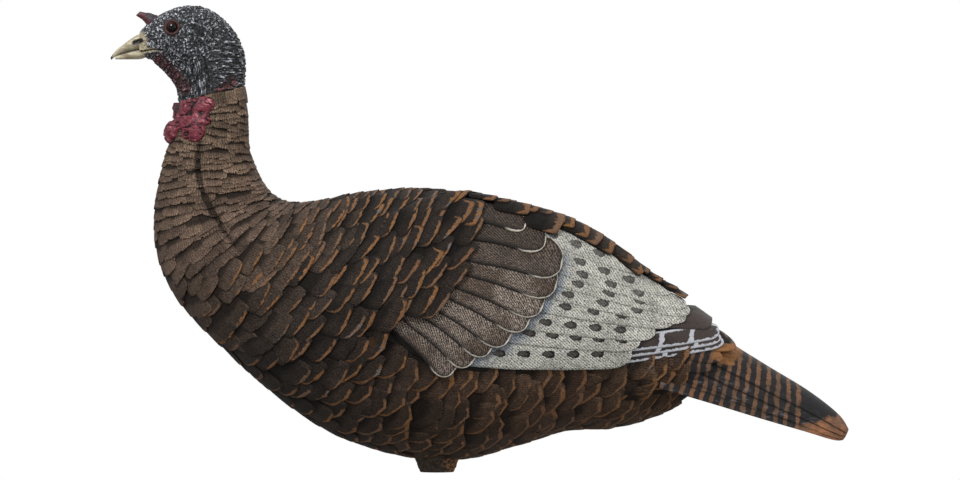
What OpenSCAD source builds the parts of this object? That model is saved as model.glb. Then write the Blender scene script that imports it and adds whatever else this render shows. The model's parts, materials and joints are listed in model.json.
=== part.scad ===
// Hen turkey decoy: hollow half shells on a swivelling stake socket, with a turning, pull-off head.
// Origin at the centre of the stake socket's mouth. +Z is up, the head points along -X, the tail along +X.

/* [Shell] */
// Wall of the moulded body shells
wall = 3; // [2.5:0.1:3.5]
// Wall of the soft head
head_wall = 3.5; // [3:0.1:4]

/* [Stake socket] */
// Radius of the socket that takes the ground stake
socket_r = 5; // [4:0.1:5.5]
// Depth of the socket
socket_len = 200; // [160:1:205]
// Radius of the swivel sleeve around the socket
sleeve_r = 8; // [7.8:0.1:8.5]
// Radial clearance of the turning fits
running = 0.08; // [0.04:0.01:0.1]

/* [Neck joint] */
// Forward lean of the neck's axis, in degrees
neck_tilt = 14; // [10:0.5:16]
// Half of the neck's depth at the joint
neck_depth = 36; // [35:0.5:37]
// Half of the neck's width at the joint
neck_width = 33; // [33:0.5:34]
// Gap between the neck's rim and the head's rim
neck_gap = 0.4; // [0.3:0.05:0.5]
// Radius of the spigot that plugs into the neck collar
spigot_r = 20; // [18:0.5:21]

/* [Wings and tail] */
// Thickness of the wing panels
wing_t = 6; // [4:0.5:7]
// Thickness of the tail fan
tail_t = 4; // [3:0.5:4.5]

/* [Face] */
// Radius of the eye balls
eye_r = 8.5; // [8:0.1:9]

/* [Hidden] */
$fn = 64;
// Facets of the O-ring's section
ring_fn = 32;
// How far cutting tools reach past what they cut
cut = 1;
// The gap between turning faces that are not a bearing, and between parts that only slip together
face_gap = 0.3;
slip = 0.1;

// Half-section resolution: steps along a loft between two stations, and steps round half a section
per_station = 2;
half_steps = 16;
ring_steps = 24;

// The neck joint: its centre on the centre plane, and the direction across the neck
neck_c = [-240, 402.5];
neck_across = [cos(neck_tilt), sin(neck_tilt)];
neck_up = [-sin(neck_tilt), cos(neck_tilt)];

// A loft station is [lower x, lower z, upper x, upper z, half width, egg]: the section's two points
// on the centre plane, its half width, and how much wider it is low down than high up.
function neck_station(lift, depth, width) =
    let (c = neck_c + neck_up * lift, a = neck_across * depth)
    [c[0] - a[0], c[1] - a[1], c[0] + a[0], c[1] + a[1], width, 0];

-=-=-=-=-

Repeat the material in full, exactly as it stands.

Full answer
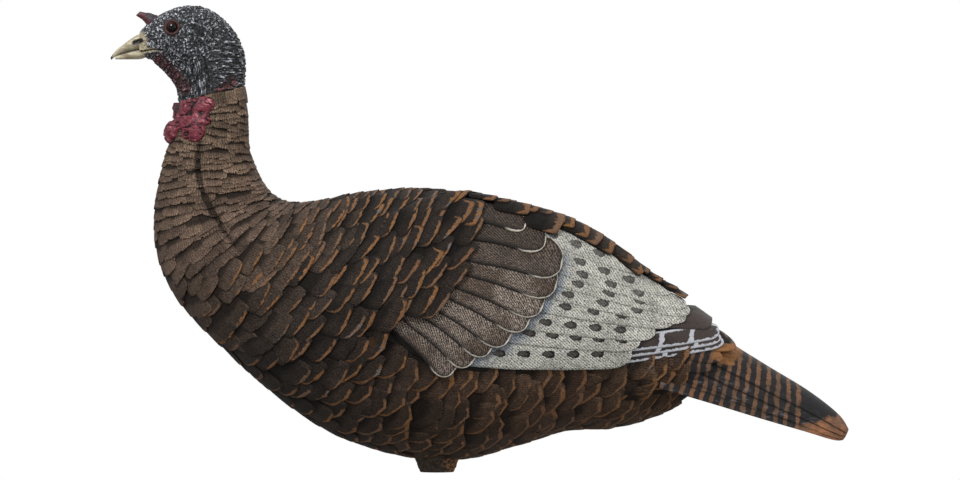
What OpenSCAD source builds the parts of this object? That model is saved as model.glb. Then write the Blender scene script that imports it and adds whatever else this render shows. The model's parts, materials and joints are listed in model.json.
=== part.scad ===
// Hen turkey decoy: hollow half shells on a swivelling stake socket, with a turning, pull-off head.
// Origin at the centre of the stake socket's mouth. +Z is up, the head points along -X, the tail along +X.

/* [Shell] */
// Wall of the moulded body shells
wall = 3; // [2.5:0.1:3.5]
// Wall of the soft head
head_wall = 3.5; // [3:0.1:4]

/* [Stake socket] */
// Radius of the socket that takes the ground stake
socket_r = 5; // [4:0.1:5.5]
// Depth of the socket
socket_len = 200; // [160:1:205]
// Radius of the swivel sleeve around the socket
sleeve_r = 8; // [7.8:0.1:8.5]
// Radial clearance of the turning fits
running = 0.08; // [0.04:0.01:0.1]

/* [Neck joint] */
// Forward lean of the neck's axis, in degrees
neck_tilt = 14; // [10:0.5:16]
// Half of the neck's depth at the joint
neck_depth = 36; // [35:0.5:37]
// Half of the neck's width at the joint
neck_width = 33; // [33:0.5:34]
// Gap between the neck's rim and the head's rim
neck_gap = 0.4; // [0.3:0.05:0.5]
// Radius of the spigot that plugs into the neck collar
spigot_r = 20; // [18:0.5:21]

/* [Wings and tail] */
// Thickness of the wing panels
wing_t = 6; // [4:0.5:7]
// Thickness of the tail fan
tail_t = 4; // [3:0.5:4.5]

/* [Face] */
// Radius of the eye balls
eye_r = 8.5; // [8:0.1:9]

/* [Hidden] */
$fn = 64;
// Facets of the O-ring's section
ring_fn = 32;
// How far cutting tools reach past what they cut
cut = 1;
// The gap between turning faces that are not a bearing, and between parts that only slip together
face_gap = 0.3;
slip = 0.1;

// Half-section resolution: steps along a loft between two stations, and steps round half a section
per_station = 2;
half_steps = 16;
ring_steps = 24;

// The neck joint: its centre on the centre plane, and the direction across the neck
neck_c = [-240, 402.5];
neck_across = [cos(neck_tilt), sin(neck_tilt)];
neck_up = [-sin(neck_tilt), cos(neck_tilt)];

// A loft station is [lower x, lower z, upper x, upper z, half width, egg]: the section's two points
// on the centre plane, its half width, and how much wider it is low down than high up.
function neck_station(lift, depth, width) =
    let (c = neck_c + neck_up * lift, a = neck_across * depth)
    [c[0] - a[0], c[1] - a[1], c[0] + a[0], c[1] + a[1], width, 0];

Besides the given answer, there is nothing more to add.